Всечеловеческое братство как противовес заточению в одиночке собственной души, как оборона от зловещей Судьбы и еще один лик «священного», у позднего Мальро преемственно связано с содружеством посвятивших себя народному освобождению в «Уделе человеческом» и «Надежде». Но так, что перекличка по-своему оттеняет разницу: гражданское, революционное измерение отпало. Единение сражающихся уступило место единению бедствующих. Больше того, нередко сама творимая людьми история оборачивается теперь у Мальро «последним воплощением Судьбы» («Голоса безмолвия») со всеми ее злокозненно-разрушительными повадками. Издавна существующее, предмет покушений со стороны всяческих «делателей» и «переделывателей» от революционной истории, при таких перестановках без труда приравнивается Мальро к вечному и объявляется нуждающимся в защите от их наскоков. На этой миросозерцательной основе оказывается возможным окончательное превращение «попутчика» – потрясателя устоев в их хранителя и ревностного охранителя, озабоченного смягчением очагов перенапряженности и починкой слишком проржавевших скреп той самой цивилизации, от которой порывались не оставить камня на камне его прежние бунтари.
9
И тогда «бытие-
Тысячестраничные глыбы этих трудов об искусстве обосновывают на все лады и с привлечением (хотя и не всегда точным) громадного запаса сведений одну дорогую Мальро мысль, кратко высказанную к концу «Голосов безмолвия»: «Искусство есть анти-Судьба». Духовное творчество всегда и везде, полагает Мальро, было движимо упорно возобновлявшимся порывом восполнить недостаточность, беспорядок и незавершенность наличного положения вещей, «исправить», приручить, очеловечить сущее. Не будь этой неутолимой и ничем другим не удовлетворяемой потребности, зачем бы понадобилось людям тратить усилия на то, чего нет, – плоды вымысла? Художник бросает вызов своей смертной доле, ходатайствуя о бессмертии в детищах своего воображения. Он пробует превозмочь мимолетную частичность своего отдельного существования, при-частиться всеобщей вечности. Своей зависимости и несвободе в действительной жизни, своему «уделу человеческому», он противополагает творение собственных рук и ума, согласное с его запросом быть независимым и свободным хозяином во вселенной. «Искусство рождается из решимости вырвать формы у мира, где человек – страдательное существо, и включить их в мир, где он сам повелевает» («Голоса безмолвия»); оно есть «преображение судьбы претерпеваемой в судьбу покоренную» («Бренный человек и литература»)[70]
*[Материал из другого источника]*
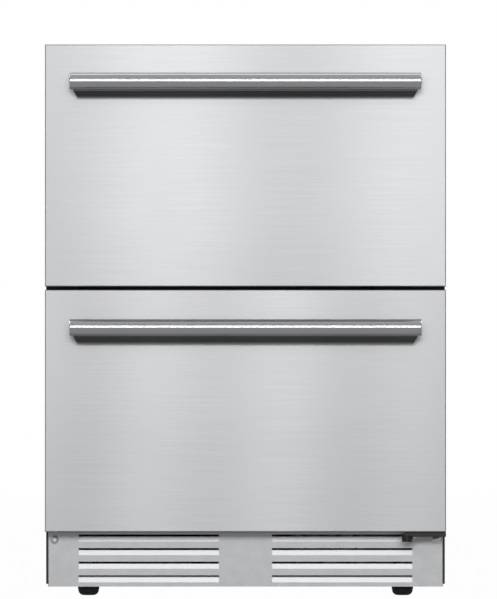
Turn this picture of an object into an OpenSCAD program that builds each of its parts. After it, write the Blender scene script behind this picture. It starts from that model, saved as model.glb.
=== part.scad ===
// Undercounter drawer refrigerator, two drawers, front breathing.
// Millimetres. +Z up, the drawer fronts face -Y, +X is the viewer's right.
// Origin: on the floor, at the middle of the plan outline (handles to rear cover).

/* [Fronts] */
// Width of each drawer front
front_w = 595; // [580:1:600]
// Height of each drawer front
front_h = 359; // [345:1:365]
// Thickness of each drawer front, face to inner panel
front_t = 45; // [38:1:60]
// Gap between the two drawer fronts
front_gap = 5; // [3:0.5:8]
// Height of the lower front's bottom edge above the floor
front_base_z = 97; // [94:1:110]
// Radius rolled along the edges of the steel face
edge_r = 1.5; // [1.2:0.1:4]
// Thickness of the steel face sheet
skin_t = 1; // [0.6:0.1:1.4]
// Thickness of the moulded inner panel
panel_t = 3; // [2:0.5:5]
// How far the inner panel's raised field reaches into the cabinet past the gasket
field_rise = 8; // [4:1:12]
// Inset of the raised field from the cavity walls
field_inset = 14; // [10:1:30]
// Width of the raised field's rim
field_rim = 16; // [8:1:40]

/* [Gasket] */
// Thickness of the magnetic gasket between front and cabinet
gasket_t = 10; // [8:0.5:14]
// Width of the gasket
gasket_w = 12; // [9:0.5:14]
// Inset of the gasket from the front's outer edge
gasket_inset = 8; // [6:0.5:12]

/* [Handles] */
// Diameter of the handle tube
tube_d = 25; // [18:0.5:30]
// Length of the handle tube
tube_l = 520; // [400:5:560]
// Distance from the face to the tube's axis
tube_reach = 47.5; // [40:0.5:60]
// Depth of the tube's axis below the top edge of the front
tube_drop = 55.5; // [45:0.5:90]
// Wall of the handle tube
tube_wall = 1.5; // [1:0.1:3]
// Drop of the bracket's front edge below the tube
web_drop = 10; // [6:0.5:14]
// Thickness of the bracket's web
web_t = 3; // [2:0.5:5]
// Inset of the bracket from the tube's ends, at its top
web_inset = 5; // [2:0.5:20]
// Slant of the bracket's ends, from top to bottom
web_slant = 6; // [0:0.5:15]
// Width of each handle post
post_w = 20; // [12:1:40]
// Inset of each post from the bracket's end
post_inset = 4; // [1:0.5:40]
// Diameter of a handle screw's shank
handle_screw_d = 5; // [4:0.5:6]

/* [Cabinet] */
// Width of the cabinet
cabinet_w = 594; // [580:1:600]
// Depth of the cabinet, from its front edge to the rear sheet
cabinet_d = 519; // [500:1:580]
// Step of the cabinet top below the upper front's top edge
top_step = 2; // [0:0.5:6]
// Height of the cabinet sides above the floor
side_lift = 18; // [16:1:20]
// Thickness of the cabinet's sheet metal
sheet_t = 1; // [0.6:0.1:1.5]
// Width of the folded flange at the sheet's front edge
flange_w = 7; // [5:0.5:8]
// Whole thickness of each side wall
side_wall = 45; // [38:1:50]
// Whole thickness of the top wall
top_wall = 45; // [35:1:55]
// Whole thickness of the rear wall
rear_wall = 52; // [40:1:60]
// Whole thickness of the floor and of the step's walls
floor_wall = 35; // [28:1:40]
// Thickness of the moulded inner liner
liner_t = 1.5; // [1:0.1:2.5]
// Thickness of the strips that cover the foam's front edge
strip_t = 3; // [2:0.5:5]
// Height of the rail between the two drawers
mullion_h = 54; // [50:1:58]
// Depth of the rail between the two drawers
mullion_d = 44; // [20:1:60]

/* [Machine compartment] */
// Depth of the compressor space behind the lower drawer
machine_d = 200; // [195:1:215]
// Height of the compressor space above the floor
machine_h = 290; // [270:1:310]
// Height that the rear cover stands proud of the cabinet
rear_cover_rise = 6; // [4:0.5:10]
// Height of the base pan above the floor
pan_z = 22; // [20:0.5:26]
// Thickness of the base pan
pan_t = 1.5; // [1:0.1:2.5]
// Diameter of the compressor's shell
compressor_d = 150; // [130:1:160]
// Height of the compressor's shell
compressor_h = 165; // [140:1:180]
// Diameter of the condenser fan
fan_d = 112; // [80:1:120]
// Diameter of the fan shafts
shaft_d = 4; // [3:0.5:6]
// Depth of the air space behind the evaporator cover
duct_d = 62; // [55:1:75]
// Diameter of the evaporator fan
cold_fan_d = 92; // [60:1:100]

/* [Kick plate] */
// Height of the kick plate's bottom edge above the floor
kick_z = 14; // [13:0.5:17]
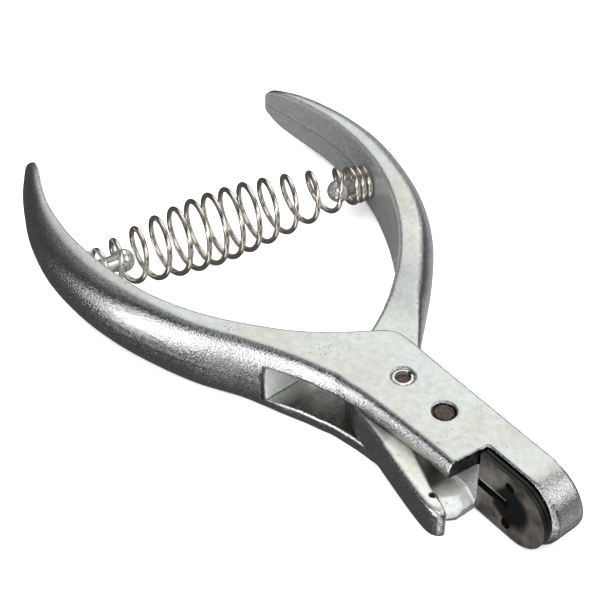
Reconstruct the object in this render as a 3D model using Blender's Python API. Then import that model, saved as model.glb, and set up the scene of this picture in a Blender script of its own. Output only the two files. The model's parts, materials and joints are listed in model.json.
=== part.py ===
"""Plier-type hand punch for slots: cast frame, cast lever, die, blade, pins and spring.

Frame of reference while modelling: the origin is on the pivot's axis, half way up
the tool; +X runs to the nose, +Y to the lever's handle and +Z up. Sizes are in
millimetres until the end, where everything is scaled to metres and lifted so
that the tool lies on z = 0 with its bounding box centred on the origin.
"""
import math

import bmesh
import bpy
import numpy as np

MM = 0.001
PIVOT = (0.0, 0.0, 0.0)

# Driving dimensions, mm
HALF_HEIGHT = 8.5          # half the tool's thickness
SLOT_HALF = 4.4            # half the gap between the cheeks
LEVER_HALF = 4.0           # half the lever's thickness inside the gap
GAP = 0.3                  # clearance between pieces that touch
EDGE_R = 0.9               # rounding of the castings' crisp edges
UNDERSIDE_ROUNDING = 0.5   # of the cheeks' rounding on top
CENTRE_X = -34.76          # middle of the bounding box, seen from the pivot
CENTRE_Y = 8.26

STOP_X = 12.0              # stop pin's axis
PIVOT_HOLE_R = 2.3
PIVOT_HOLE_BEVEL = 0.38
PIVOT_PIN_R = 2.0
PIVOT_PIN_BORE_R = 1.45
PIVOT_PIN_HALF = 7.9       # the pin's ends sit just below the cheeks' faces
STOP_HOLE_R = 2.35
STOP_HOLE_BEVEL = 0.22
STOP_PIN_R = 2.05
STOP_PIN_HALF = 8.2

SLOT_END_X = -21.8         # where the gap between the cheeks ends in the frame
THROAT_X = 22.9            # front of the cheeks
JAW_FACE_Y = 0.6           # the face that the die is fastened to
JAW_WALL_X = 15.6          # where the wall between the cheeks begins
JAW_WALL_Y = -1.3          # that wall's inner face, level with the die
NOSE_X = 34.1              # centre of the rounded nose
NOSE_CHAMFER = 1.0         # width of the chamfer round its front edge
NOSE_Y = (7.9, -8.6)       # the nose's far and near sides before the seat is cut
SLUG_HALF = 1.5            # half the width of the slot that lets the slugs out
DIE_START_X = 24.0
DIE_CENTRE_X = 33.8
DIE_R = 7.9
DIE_Y = (-1.6, -0.7)
BACKING_Y = (-0.4, 0.3)
SLIT_HALF = 1.1
SLIT_END_X = 31.8
RECESS_DEPTH = 0.35
RECESS_CENTRE_X = 31.2
RECESS_RADII = (5.4, 4.4)  # of the recess's rounded front, along X and Z
SCREW_X = 32.0
SCREW_Z = 5.1
SCREW_HOLE_R = 1.15
SCREW_R = 0.85
SCREW_LENGTH = 5.2
SCREW_SINK = 0.55          # the screws' heads sit below the die's face

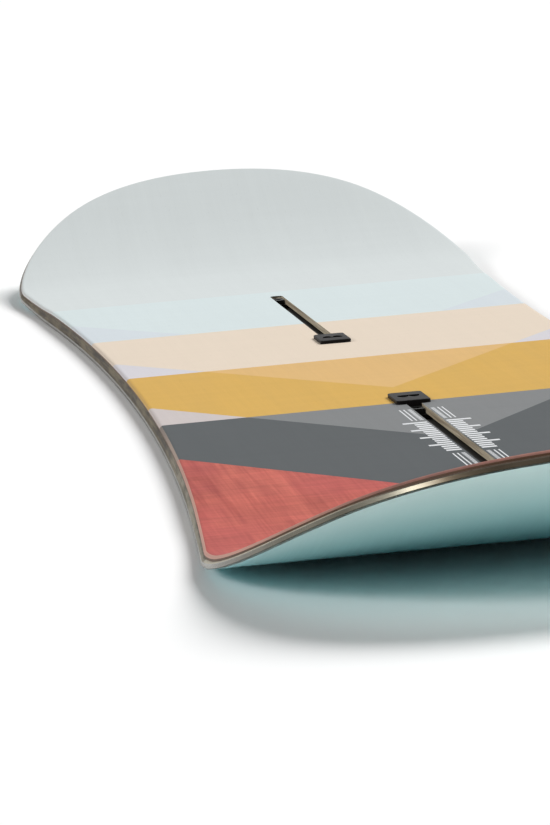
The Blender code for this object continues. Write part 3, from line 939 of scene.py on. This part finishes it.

.Так истолкованное искусство выглядит очередным воплощением давней мечты «завоевателей» Мальро о богоравной свободе. Заявка на то, чтобы уподобиться небесному Творцу, который создал бытие по собственной воле и разумению, живопись всегда «вырабатывала систему линий, дабы с их помощью вырвать людей из власти человеческого удела и приобщить к уделу священному» («Призыв к интеллигентам»[71]
). И потому, считает Мальро, не случайно во всех предшествующих цивилизациях, чтивших тех или иных богов, искусство обрамляло религиозный культ и им вдохновлялось. Творчество было заклинанием, обращенным к надмирным вседержителям конечных смыслов, смешивалось и переплеталось с молитвой о даровании верующему нездешнего могущества и совершенства. Служение красоте и правде сопутствовало служению святыням, примыкало к священнослужительству.Однако все решительнее расходящаяся с верой культура XX века расщепила окончательно это сращение, и без того в последние два-три столетия в Европе не особенно прочное. Она впервые вычленила собственное призвание художественного творчества во всей его чистоте и самодостаточности. Искусство отшвырнуло подпорки религиозно-священного и нашло оправдание в самом себе. «Воля к творчеству не уходит вместе со священным, она становится высшей ценностью, перестав быть подчиненным этому священному способом его достижения» («Воображаемый музей…»)[72]
. Орудие превращается в самоцель. Вот почему «новейшее искусство не есть искусство, лишенное духовных ценностей… оно – искусство, ставшее собственной фундаментальной ценностью. Ни искусство, ни культура не являются украшением праздности; они суть яростные завоевания человека, дабы воздвигнуть в противовес миру действительному – мир, принадлежащий только человеку»[73].